In light of the death, my parents were talking about buying their plots this week. Preparing for the inevitable in a way to reduce our stress when the time comes. My great-grandfather bought one extra plot a long time ago and Mom and Dad were thinking of trading it in for their two – but that spot is like my perfect spot. It is a short walk from my great aunt and uncle’s graves, overlooking the Comstock Art facility, which is next to Manley Field House at Syracuse University. I kind of want to keep it for myself. It seemed familiar, like a part of the puzzle that made sense but didn’t….
It really is surreal to think of ending up there. Like, what? That’s all this was? Me, dead, with a view of my art school, along with a giant oak tree and a huge gravestone marked MILLER? What is that supposed to mean? I mean, I know.
Just got a new pair of BCBG sandals. If you have never worn four inch heels, I suggest you buy this brand. They are the most comfortable shoes I have ever worn. No pinching and the interior is fully padded so they are of the work-all-day-dance-all-night variety.
Not sure if they come in a men’s size, one required for the posers of Karen Bakke’s fashion illustrations. The show, entitled Queens of New York, at the Sue and Leon Genet Gallery at The Nancy Cantor Warehouse School of Design (the Syracuse University Building located in Armory Square) will be up until May 30, 2015, if you were not at last night’s reception.

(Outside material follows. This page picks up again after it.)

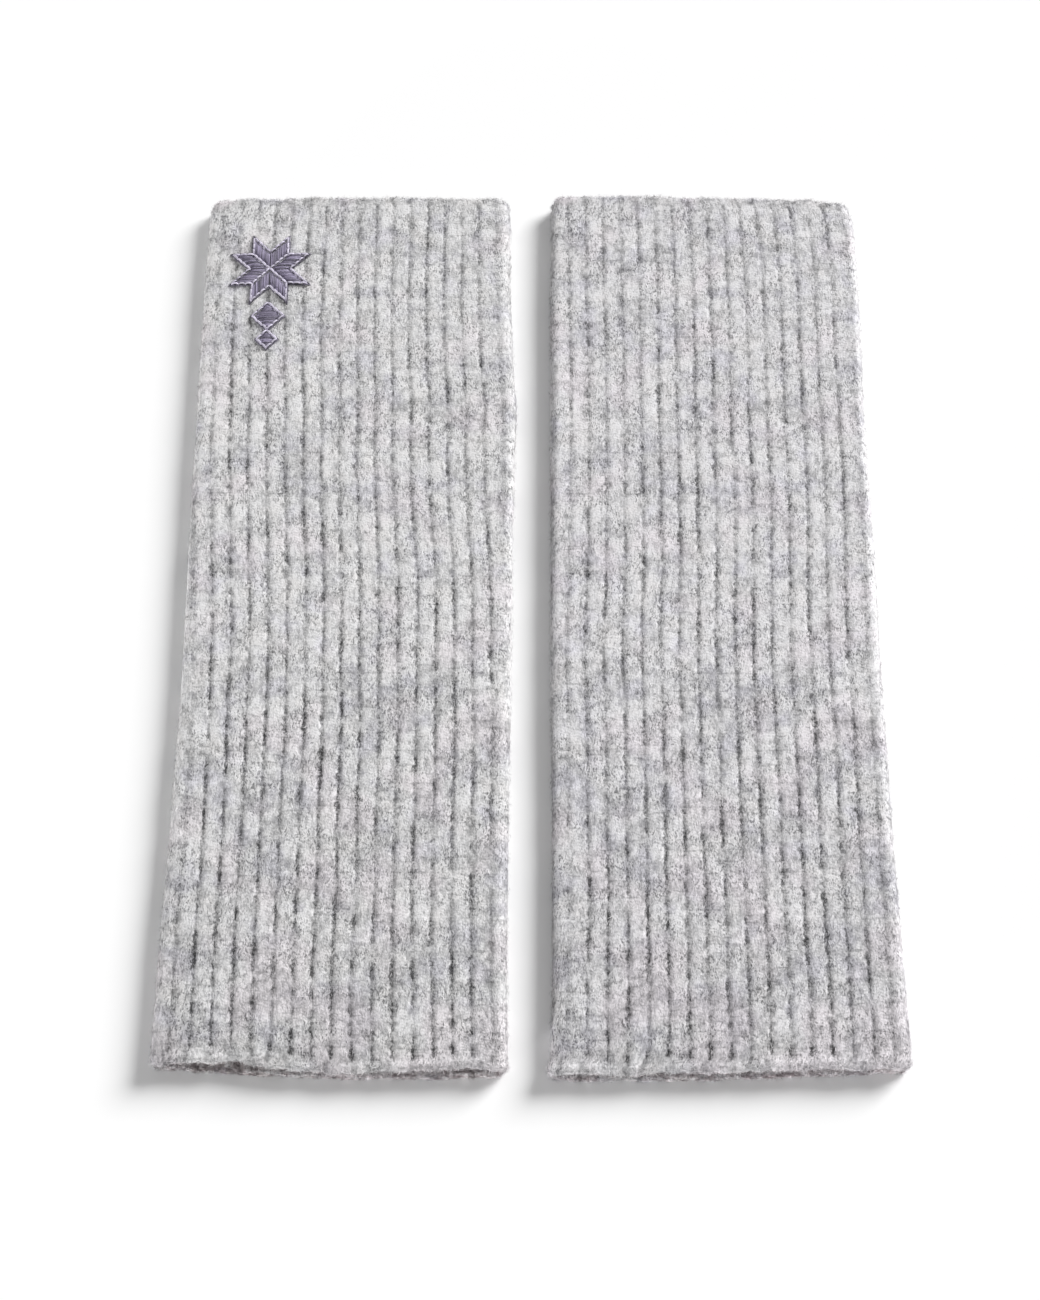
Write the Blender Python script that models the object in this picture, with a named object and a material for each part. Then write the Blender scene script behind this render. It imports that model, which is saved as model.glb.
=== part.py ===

Karen Bakke was one of my professors at SU circa the ’80s when I was a fashion design major. She taught me how to use a knitting machine among other things. She’s retiring this year and going out with a fashion bang.
Her artwork is really exquisite. She uses charcoal to begin the drawings on Rives BFK paper. Her lines are gestural yet confident. Deliberate, which I love. Then she adds mixed media – acrylic, some paper collage and even actual makeup to add that whimsical touch of glitter.
My favorite is the one above. It is a gorgeous face combined with the unexpected man hand. They are all illustrations of men dressed as women, so it’s kind of a casualty of the experience. Karen told me that she’s had people criticize the proportions because the faces are so beautiful, but it’s clear that she is a master technician and the sizes are accurate.
You really have to see this show. There is a fun interactive feature where you too can become a queen by sliding on a wig or two and maybe a boa and look at yourself in a faux-gilded mirror. The pieces are really perfect when witnessed as a group and it is a testimony to a fashion artist who transcends the boundaries of time. They are timeless gorgeous-sos, which is the highest gorgeous I can give. It goes gorge then gorgy then gorgeous-so.
The gallery is located at 350 West Fayette Street, Syracuse, NY, 13202.
Oh, and P.S. – Mary Schalk of Mary Schalk Design did the flowers and I got to take one home. OMG they are perfection in a shoe too!